Postcards tend to be in all happy and bright colors too, introduce some grays and unexpected or even slightly discordant notes. Think Led Zeppelin ( Whole lotta love) not Bread (Baby Im-a want you). That's where power comes from, no edge, no power! Postcards are too "happy" to cut into the viewer much, you have to have some "attack" to get beyond the "pretty picture" problem.
  • Ask yourself what YOU are bringing to this picture,YOU need to be on that canvas. That could be in the brushwork or in your "take" on the subject or in your color. A painting needs to be poetic, a postcard needs to be just what the average person expects to see. It might be better to shy away from those subjects when you can. If you are making postcards hoping that they will sell, my experience has been that the viewer knows that and feels that they want something more artful. Of course if you have a commission to paint a certain subject, you do what the client wants and sneak the art in there as best you can.
Here are a few notes on Charles Meryon. The son of a doctor, Meryon became a lieutenant in the French Navy. Upon leaving the navy he decided to become an artist. Because he was color blind he restricted himself to black and white, particularly etching. Working first as a copyist in a production house he later went out on his own focusing on scenes of Paris. He made great series of them.

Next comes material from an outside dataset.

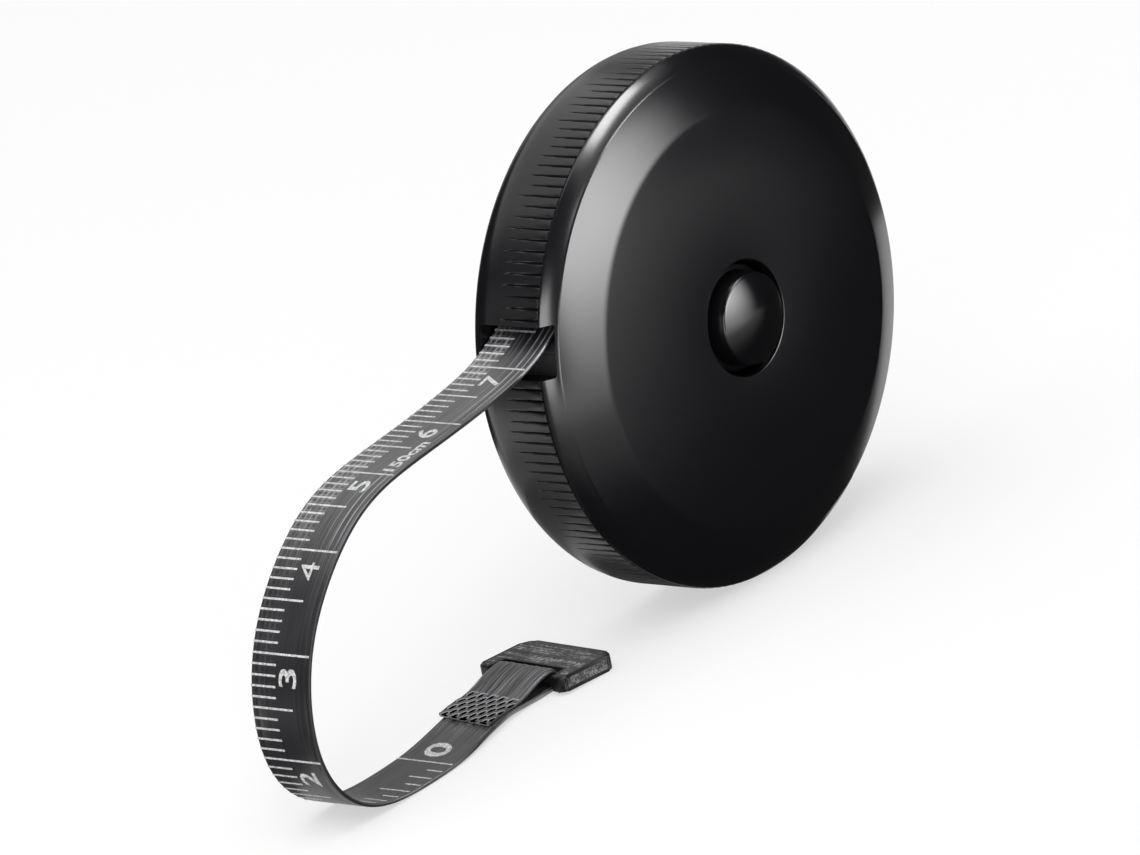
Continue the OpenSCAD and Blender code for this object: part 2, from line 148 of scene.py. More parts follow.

Meryon was technically brilliant but as much as his art appealed to, and was understood by other artists who revered him, it didn't sell particularly well. In later years Meryon went mad and was committed to an insane asylum. I am feeling a little "off" myself.

I a guest artist this next week at the Ocean House, in Watch Hill Rhode Island, a very grand place indeed. If you are in the area, stop by and see me paint, I suppose I will be working on the grounds of the hotel or on the shore pictured here.

Monday, September 5, 2011

The Forgotten Man, detuned




Above is Maynard Dixons "Forgotten Man": on below I have "detuned" it.
Here are some bullets;
  • The idea is to subordinate the smaller variations or details to the larger shape on which they ride. The passage above says DARK JACKET with shadows, rather than, dark jacket WITH SHADOWS. My bowdlerized version below says "DARK JACKET with SHADOWS". I have placed as much emphasis on the folds of the jacket as the larger shape of the jacket (the larger form) itself. I also revved up the shirt so it is overstated. It is no longer a variation on the value structure of the larger form. Now the shirt is over assertive and leaves its place in the structure. The shirt now calls too hard for our attention for it to stay on the surface and be part of the form of the "forgotten Man".
  • You can look at any scene in two ways, piecemeal, that is as an inventory of its parts, or you can see it broadly. Seeing broadly, detail is minimized and the whole scene is apprehended in its entirety. In my version on I have installed a "piecemeal" sort of vision. I have cluttered the scene up with lots of inessential details, that distract from the design. The surface of my version bristles with nasty curlicues and and insistent annoying doo-dads.
  • Vision is busier than the Maynard Dixon. His picture draws power from its spare and elemental presentation. This formalizing and distancing makes the image read as something special, an altered, more acute, and discreet vision. My version over on the right looks like head comix from the 60's. All of that visual "noise" reads as vulgar, dirty, and cluttered. How the image is presented........ is the picture, not the verbal description idea of image itself.